No se creía cuando le comenté lo del icono; el pijama a
rayas, las domésticas pantuflas, eran el contrapunto, en las noches de la Marcha
de la Dignidad, camino de Madrid, a los materiales modernos de alta montaña,
que llevaban las juveniles huestes astures. Ramiro en pijama es el más alto
símbolo de la paz. En veintidós días aprendimos mucho; uno de los maestros, -en
conducta, en saberes-, fue este madrileño, reconvertido en leonés, con tozudez
más propia del páramo aragonés y con capacidad de sorna langreana; es decir, un
internacionalista.
Siempre que alguien pone en cuestión el Sistema recibe
palos; en su físico o en su fama. Vino un autobús de la Columna asturiana a
solidarizarse con su amigo y en la esquina de al lado, dando a la Plaza de la
Monxina (de la Inmaculada), un valiente sembraba cizaña entre los paseantes: Nada, uno que nunca consiguió ningún puesto
y quiere llamar la atención. Cree el ladrón… pensé y le dejé ir; pero a los
pocos días una buena amiga, nada sospechosa de murmuradora, me hace llegar el
recado de que ya me contará quién es Ramiro. ¡Hombre, caminamos juntos tres
semanas!, por muy tonto que yo sea, algo habré observado; a poco relaciono ambos
hechos con una columna, absolutamente insidiosa, aislada en la prensa leonesa,
en la que se pretendía acusar al huelguista de oportunista y vago. Sé al menos
de dieciséis libros, de ensayo, poesía y teatro para grandes y chicos; un serio
trabajo, de cinco años de investigación, publicado sobre Renta Básica, representaciones
teatrales, un blog, charlas, peleas sociales…si esto es pereza baje Lafargue y lo vea.
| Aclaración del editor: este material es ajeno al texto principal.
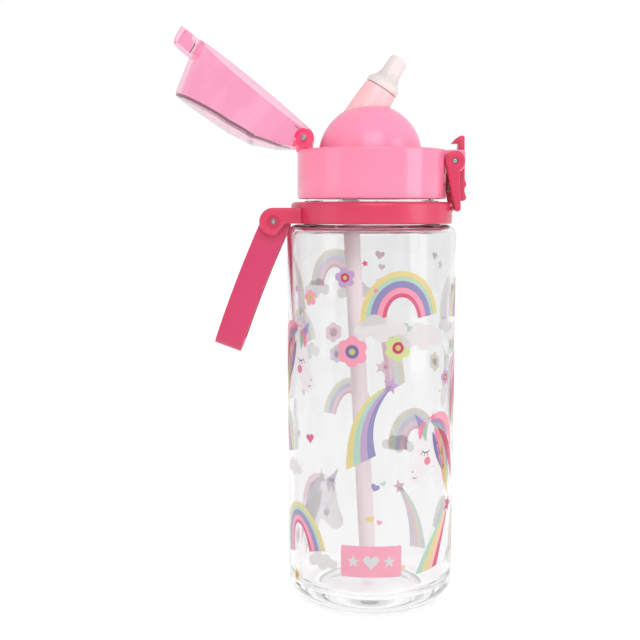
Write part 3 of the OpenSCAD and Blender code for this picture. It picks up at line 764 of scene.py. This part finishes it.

Apenas conozco a los hijos, me imagino, por las edades,
que sus opiniones variarán entre, “no
sabe lo que se hace, el viejo…” y “¡no
sabes lo que hace mi viejo!”; sí he tenido el gusto de conocer a Yolanda,
que aguanta por los seis, y tiende puentes con la madre (“¡que la tiene contenta!). Yolanda carga con todo, con una sonrisa
envidiable, y además se empeña en que vayamos a la casa; a comer, a cenar, a
dormir, a vivir…y te encuentras allí con personas que nunca has visto, pero
como si las conocieras de siempre. El último viernes de julio tocaba Ágora de
la poesía, en el anfiteatro de San Marcos; esta vez no se repartió chocolate, en
solidaridad con el ayuno de Ramiro, que hizo el esfuerzo de asistir a la
apertura, y así pudo escuchar a Yolanda, recitar, con esa voz dulce y firme, la poesía de
Nazim Hikmet sobre su propia lucha:
Hermanos míos
Si no consigo decir correctamente
Lo que quiero deciros
Perdonádmelo, hermanos míos
Estoy algo ebrio, se me va un poco la cabeza,
(No es culpa del licor
Por el hambre, tal vez).
Me asegura Ramiro que para la recuperación se ha puesto
totalmente a las órdenes de Yolanda; como no me fío, le pregunto a ella, su
respuesta es bien clara, “¡A buenas
horas, mangas verdes!” Desconozco si él ha escrito, entre tantas páginas, algo
en honor a su compañera; desde la distancia pienso que pocas líneas podrían
describir mejor el panorama que las de Pablo Milanés: “Si alguna vez me siento derrotado/renuncio a ver el sol cada
mañana/rezando el credo que me has enseñado/miro tu cara y digo en la ventana/
Yolanda, Yolanda…” Eternamente, Yolanda.